Nobody questions - Ah.. should that have () here or not?

Why should anyone need to spend 80% of their time double checking order of precedence, when it can be clearly documented in a very clear way.

If you want to limit this - go ahead - put a reasonable limit - I think C has a language requirement that a compiler supports upto 127 levels. But requiring somebody to reduce this to zero is just wrong headed.

Not saying that, but I do believe this is reasonable:

   (x * x) + (2 * x) + 1 == 0 

but yea, if somebody else is more comfortable with another layer or two - let them be successful.

Why beat them over the head, about removing the extra()s? What did that gain them? They have to spend brain time on reducing ()s to meet this artificial rust language requirement, when they can spend brain time on other harder and more interesting things.

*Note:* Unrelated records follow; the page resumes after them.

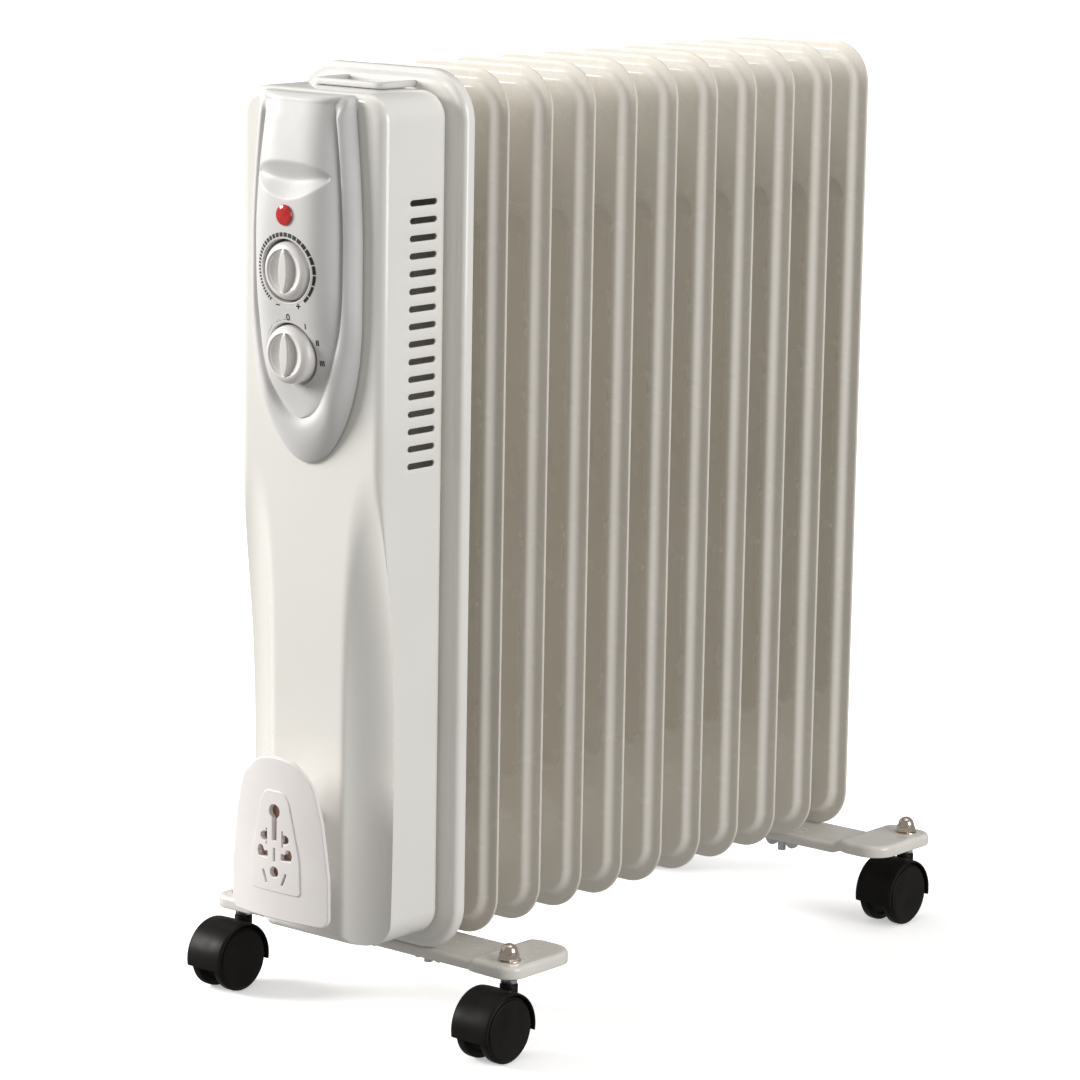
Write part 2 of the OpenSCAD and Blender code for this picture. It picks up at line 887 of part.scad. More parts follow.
// Wheel with a blind bore for the axle. side is -1 or 1 along X
module castor_wheel(index, side) {
    outer = castor_w / 2 - 0.4;
    color(nylon) at_castor(index) translate([0, -trail, wheel_r]) mirror([side < 0 ? 1 : 0, 0, 0])
        difference() {
            union() {
                rod_x(wheel_r, wheel_inner, outer - 2);
                rod_x(wheel_r - 1.5, outer - 3, outer);
            }
            difference() {
                rod_x(wheel_r - 3, wheel_inner - 1, outer - 3);
                rod_x(6, wheel_inner - 2, outer);
            }
            rod_x(axle_r + shaft_clearance, wheel_inner - 1, axle_half + 0.5);
        }
}

// ---------- drawing ----------

fin(1);  // fin_01
fin(2);  // fin_02
fin(3);  // fin_03
fin(4);  // fin_04
fin(5);  // fin_05
fin(6);  // fin_06
fin(7);  // fin_07
fin(8);  // fin_08
fin(9);  // fin_09
fin(10);  // fin_10
fin(11);  // fin_11
necks(upper_z);  // upper_necks
necks(lower_z);  // lower_necks
rim_frame();
casing_cover();
control_panel();
indicator_lens();
indicator_lamp();
knob(thermostat_z, thermostat_seat);  // thermostat_knob
shaft(thermostat_z, thermostat_seat);  // thermostat_shaft
rotary_control(thermostat_z, 17, 14, 26);  // thermostat_body
knob(power_z, power_seat);  // power_knob
shaft(power_z, power_seat);  // switch_shaft
rotary_control(power_z, 15, 15, 22);  // power_switch
control_bracket();
thermal_cutout();
terminal_block();
heating_elements();
element_flange();
flange_gasket();
filler_plug();
handle();
cord_holder();
cord_bush();
casing_screws();
front_foot();
rear_foot();
u_bolts();
wing_nuts();
cap_nuts();
castor_stem(0);  // front_left_stem
castor_hood(0);  // front_left_hood
castor_axle(0);  // front_left_axle
castor_wheel(0, -1);  // front_left_wheel_a
castor_wheel(0, 1);  // front_left_wheel_b
castor_stem(1);  // front_right_stem
castor_hood(1);  // front_right_hood
castor_axle(1);  // front_right_axle
castor_wheel(1, -1);  // front_right_wheel_a
castor_wheel(1, 1);  // front_right_wheel_b
castor_stem(2);  // rear_left_stem
castor_hood(2);  // rear_left_hood
castor_axle(2);  // rear_left_axle
castor_wheel(2, -1);  // rear_left_wheel_a
castor_wheel(2, 1);  // rear_left_wheel_b
castor_stem(3);  // rear_right_stem
castor_hood(3);  // rear_right_hood
castor_axle(3);  // rear_right_axle
castor_wheel(3, -1);  // rear_right_wheel_a
castor_wheel(3, 1);  // rear_right_wheel_b
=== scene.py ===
import json
import math

import bmesh
import bpy
import numpy as np
from mathutils import Matrix, Vector
from mathutils.geometry import delaunay_2d_cdt, tessellate_polygon


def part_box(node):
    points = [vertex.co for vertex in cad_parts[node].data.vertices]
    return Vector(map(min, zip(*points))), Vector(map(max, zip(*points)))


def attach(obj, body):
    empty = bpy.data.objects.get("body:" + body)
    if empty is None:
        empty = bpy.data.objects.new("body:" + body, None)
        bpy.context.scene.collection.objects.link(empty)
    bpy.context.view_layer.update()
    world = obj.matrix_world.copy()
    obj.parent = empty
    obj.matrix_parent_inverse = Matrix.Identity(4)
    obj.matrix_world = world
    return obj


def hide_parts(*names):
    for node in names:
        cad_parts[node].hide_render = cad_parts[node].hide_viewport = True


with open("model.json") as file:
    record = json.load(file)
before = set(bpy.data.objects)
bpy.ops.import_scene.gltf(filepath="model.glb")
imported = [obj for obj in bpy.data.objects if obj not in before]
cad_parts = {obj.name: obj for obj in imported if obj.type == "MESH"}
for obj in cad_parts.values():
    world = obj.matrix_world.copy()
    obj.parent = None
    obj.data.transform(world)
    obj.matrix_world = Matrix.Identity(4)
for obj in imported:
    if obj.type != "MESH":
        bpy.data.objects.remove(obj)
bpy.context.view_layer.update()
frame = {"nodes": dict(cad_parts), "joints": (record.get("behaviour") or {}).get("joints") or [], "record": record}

# An oil filled radiator heater. Shapes are in millimetres, with the first fin's middle plane at Y = 0,
# the casing on its -Y side, X across the fins and the floor at Z = 0.

MM = 0.001

# ---------- driving sizes ----------

second_low, second_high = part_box("fin_02")
tenth_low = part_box("fin_10")[0]
PITCH = (tenth_low.y - second_low.y) / 8 / MM
FIN_ONE_Y = (second_low.y + second_high.y) / 2 / MM - PITCH
FIN_HALF = second_high.x / MM
FIN_BOTTOM = second_low.z / MM
FIN_TOP = second_high.z / MM
FIN_RISE = (second_high.y - second_low.y) / 2 / MM
FIN_R = 29
FIN_COUNT = 11

FRAME_LOW, FRAME_HIGH = (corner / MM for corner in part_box("rim_frame"))
FRAME_HALF = FRAME_HIGH.x
FRAME_R = FIN_R + FRAME_HALF - FIN_HALF

CASING_LOW, CASING_HIGH = (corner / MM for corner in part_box("casing_cover"))
CASING_HALF = CASING_HIGH.x
CASING_FRONT = -68
CASING_BOTTOM = CASING_LOW.z
CASING_TOP = CASING_HIGH.z
CASING_R = 18

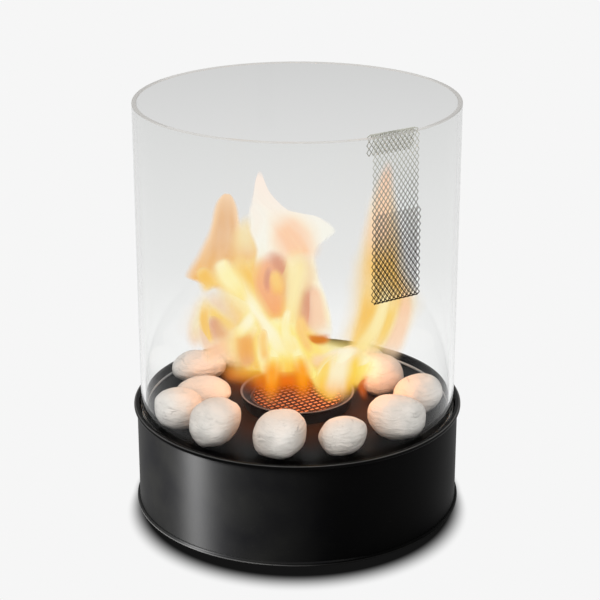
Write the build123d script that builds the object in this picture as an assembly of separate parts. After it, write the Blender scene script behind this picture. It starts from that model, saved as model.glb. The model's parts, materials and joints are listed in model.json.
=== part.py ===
"""Round table-top bioethanol fireplace.

A sheet-steel drum with double-seamed ends carries a drop-in burner, an open glass tube, an
expanded-metal scent basket hooked over the glass, and a ring of loose pebbles.
Millimetres. +Z is up, the origin is the centre of the circle it stands in, and the basket hangs
at the front, on -Y. Azimuths are in degrees from the front, positive towards +X.
"""

import os
from math import cos, hypot, pi, radians, sin, sqrt

from build123d import *

# Drum
SHEET = 0.8
FOOT_PROUD = 1.0
BASE_HEIGHT = 70.0
WALL_RADIUS = 107.7
LIP_RADIUS = 109.8
LIP_HEIGHT = 2.3
LIP_ROUND = 0.9
SEAM_RADIUS = 109.4
SEAM_HEIGHT = 2.7
DECK_DROP = 5.0
BOTTOM_RECESS = 3.0
FOOT_RADIUS, FOOT_CIRCLE, FOOT_COUNT = 8.0, 88.0, 4

# Glass
GLASS_RADIUS = 105.0
GLASS_WALL = 3.0
GLASS_LENGTH = 211.0

# Burner
RIM_RADIUS = 38.5
RIM_HEIGHT = 10.0
RIM_EDGE = 0.9
SKIRT_RADIUS = 35.3
CAN_RADIUS = 31.0
CAN_DEPTH = 45.0
FLANGE_WIDTH = 2.4
HOLE_GAP = 0.6
MOUTH_HEIGHT = 5.4
GRILLE_THICKNESS = 1.0
GRILLE_CELL = (10.4, 8.8)
GRILLE_STRAND = 1.8
GRILLE_GAP = 0.2
WADDING_GAP = 0.1
WADDING_SIDES = 16

# Scent basket
STRIP_WIDTH = 34.0
STRIP_SHEET = 0.8
HOOK_DROP = 12.0
HOOK_GAP = 0.5
ARCH_RISE = 1.4
LEG_GAP = 0.6
POCKET_DEPTH = 2.6
POCKET_HEIGHT = 58.0
STRIP_DROP = 103.0
STRIP_CELL = (8.5, 12.4)
STRIP_STRAND = 1.7
HOOK_BEND, FOLD_BEND = 3.1, 1.6

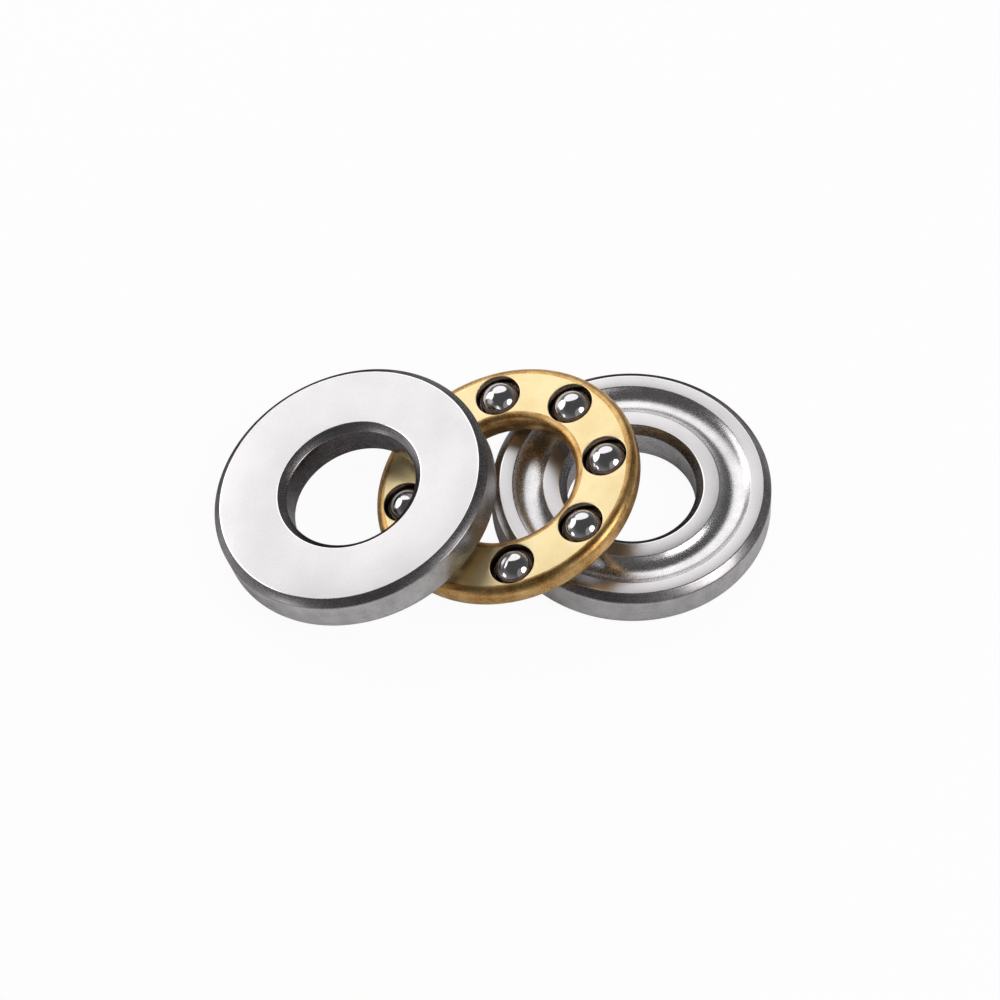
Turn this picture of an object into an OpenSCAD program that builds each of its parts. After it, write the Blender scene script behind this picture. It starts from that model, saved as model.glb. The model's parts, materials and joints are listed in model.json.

Requiring this with the RUST way makes RUST look like one of those stupid PEMDAS videos on youtube about how people cannot get the correct result, is that where the rust people really want to go with this language?

That emits no warning with default rustc and clippy lint levels.

The default rustc lint isn't about operator precedence. Whatever clippy lints there may be, I'm less familiar with.

I’m unsure what we’re discussing here… who is “beating” anyone “over the head”?

I’m trying your exact code right now (x * x) + (2 * x) + 1 == 0 and it’s remaining untouched by rustfmt, and not warned on by rustc and not even by clippy.

But even if clippy did warn here, a linter which you can opt-in to choose to use it, that wouldn’t be aptly described with an analogy of “beating” people IMHO.

You might be seeing this lint if you’re used to C-style if statements: Warn-by-default Lints - The rustc book

That lint has nothing to do with precedence or parens within an expression.

Searching for parentheses-related clippy lints, I even see some lints suggesting that parentheses be added to clarify precedence, such as clippy::precedence (warn by default) and clippy::precedence_bits (allow by default). There is also a lint for unnecessary double parens (such as ((x)) instead of (x))… hopefully you’re not hitting that.